My personal journal is a private document, and I have little experience of sharing its contents. This weblog is a public document, and my thoughts and opinions are open to comment. Past experience of voicing my personal thoughts and opinions regarding anything other than a professional matters is sufficiently unpleasant that it fills me with trepidation to do so. It feels as though I am making myself vulnerable to being hurt again.

Written in this public forum, it sounds to me as though I am pleading to be treated with care. Therefore, a first learning point is that when I express my feelings, my words risk being read as a coded message. This latter is far from the case in my personal journal. Maybe, in fact, people, and not simply other webloggers, from whom one might assume, or at least hope for, some reciprocal care-taking, will not read the expression of my feelings as a coded message. Maybe my fear is my fantasy, based on how I might read similar material. Oh dear! Learning point two: I am self-censoring what I would have written here in my personal journal, regarding the extent to which I bring interpretation to what I read. The privacy of my personal journal means that there is little that cannot be recorded in it. I guess that I have to learn the boundaries of this weblogging medium. Perhaps, more optimistically, I shall also discover the power and capabilities of weblogging .

I have given little thought to how frequently I intend to make entries into this weblog. It will probably be like my personal journal: occasional. I have given even less thought to for how long I shall maintain it.
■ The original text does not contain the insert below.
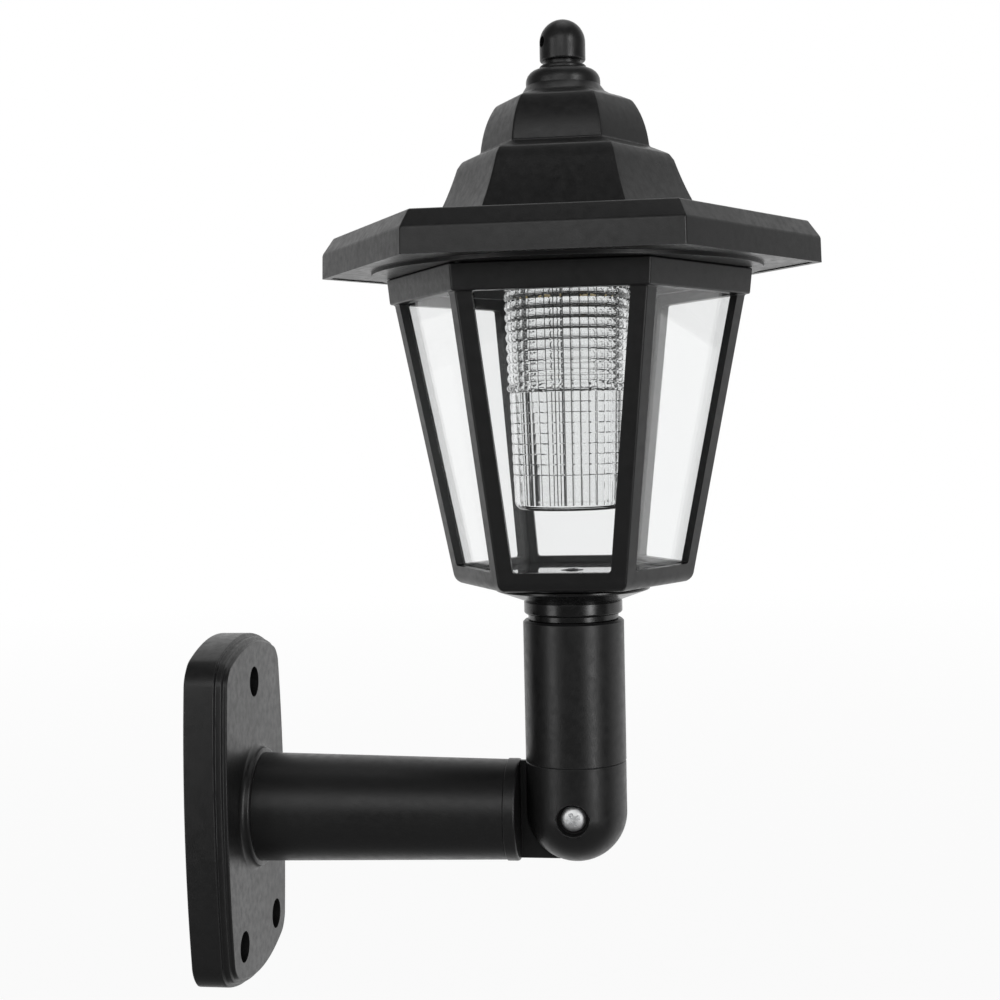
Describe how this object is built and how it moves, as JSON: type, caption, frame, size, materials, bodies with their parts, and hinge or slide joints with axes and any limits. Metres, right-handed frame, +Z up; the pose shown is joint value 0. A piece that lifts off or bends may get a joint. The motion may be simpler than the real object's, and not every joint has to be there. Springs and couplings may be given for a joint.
{
  "type": "outdoor wall lantern",
  "caption": "Hexagonal solar coach lantern with clear panes and a prismatic lamp cup, on a jointed arm and an oblong wall plate.",
  "frame": {"origin": "the wall plate's back face, on the arm's axis: the middle of the plate", "axes": "+X out of the wall along the arm, +Z up, +Y to the right of someone who faces the wall"},
  "size_m": [0.185, 0.1282, 0.2864],
  "materials": {
    "black_plastic": "satin moulded",
    "gloss_black_plastic": "smooth moulded",
    "clear_pane": "clear moulded polystyrene",
    "zinc_steel": "zinc plated",
    "black_steel": "black oxide",
    "solar_cell": "resin over dark cells",
    "circuit_board": "white solder mask",
    "lamp_resin": "clear resin over amber phosphor",
    "component_body": "moulded",
    "battery_sleeve": "shrink sleeve over steel"
  },
  "bodies": {
    "bracket": {"wall_plate": "black_plastic", "arm_tube": "black_plastic", "arm_screws": "zinc_steel", "arm_knuckle": "black_plastic", "pivot_screw": "zinc_steel", "pivot_nut": "zinc_steel"},
    "post": {"post_knuckle": "black_plastic", "post_tube": "black_plastic"},
    "lantern": {"neck_adapter": "gloss_black_plastic", "neck_screw": "black_steel", "lantern_frame": "black_plastic", "clear_liner": "clear_pane", "lock_ring": "black_plastic"},
    "roof": {"roof_shell": "black_plastic", "solar_panels": "solar_cell", "finial": "black_plastic", "finial_nut": "zinc_steel", "base_plate": "black_plastic", "base_plate_screws": "zinc_steel", "diffuser_cup": "clear_pane", "led_board": "circuit_board", "board_screws": "zinc_steel", "leds": "lamp_resin", "board_components": "component_body", "battery_cradle": "black_plastic", "cradle_screws": "zinc_steel", "battery": "battery_sleeve", "battery_contact": "zinc_steel", "battery_spring": "zinc_steel", "switch_body": "component_body"},
    "switch": {"switch_slider": "black_plastic"}
  },
  "joints": [
    {"name": "elbow_tilt", "type": "hinge", "parent": "bracket", "child": "post", "pos_m": [0.111, 0, 0], "axis": [0, 1, 0], "range_deg": [0, 180]},
    {"name": "lantern_turn", "type": "hinge", "parent": "post", "child": "lantern", "pos_m": [0.111, 0, 0.0575], "axis": [0, 0, 1], "continuous": true},
    {"name": "roof_turn", "type": "hinge", "parent": "lantern", "child": "roof", "pos_m": [0.111, 0, 0.1595], "axis": [0, 0, 1], "range_deg": [0, 18]},
    {"name": "switch_slide", "type": "slide", "parent": "roof", "child": "switch", "axis": [1, 0, 0], "range_m": [0, 0.002]}
  ]
}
Part of me is inclined for it to continue indefinitely, and part of me wants to experiment with it being time limited. I shall make a decision about this latter once I feel clear in my mind.

I am aware of Thinks, by David Lodge. As a consequence, I feel more self-conscious writing this weblog. A voice (with an English accent) asks whether I am writing this weblog as my version of Thinks. Learning point three: I have written this paragraph after the final paragraph. Unlike in my personal journal, in which the format of each entry is effectively a kind of stream of consciousness, in this weblog I can not only edit as I type, but also revise the entire entry prior to posting, making the process of its creation, and also the final result, more like a web-page. I feel uncertain about whether this program has an on-line spelling checker, and am feeling a little disconcerted because I am used to typing within MS Word, with red and green underlining to help alert me to spelling and grammatical problems. I realise that the box within which I am typing has a variety of controls and instructions above and below, most of which are obvious, but some leading to controls unknown. (Note made later: I have now tried out the unknown control buttons.) Learning point four: what I have just written may be considered boring. I do not write boring text in my personal journal, for what I write is written for my experience of writing it and for my experience of reading it. In this weblog, I am writing with at least some desire to be interesting and/or entertaining, by which I feel confused.

I am finding it hard to think of how to bring this entry to an end. I know that the medium is intended to be informal. I am not really an informal sort of person. I like my SMS text messages to be grammatically correct and properly punctuated. "Loosen up. Live a little" (I must check from which movie this line is taken - my memory says that it is from the night-time kitchen scene in Peter's Friends, but I am unsure, because it is getting confused with the chicken coop scene in The Lady and The Tramp). No, I do not wish to loosen up. I wish to learn. "Okay, then, learn." (Why has this voice in my head a US accent?) Then that is my conclusion: I wish to learn.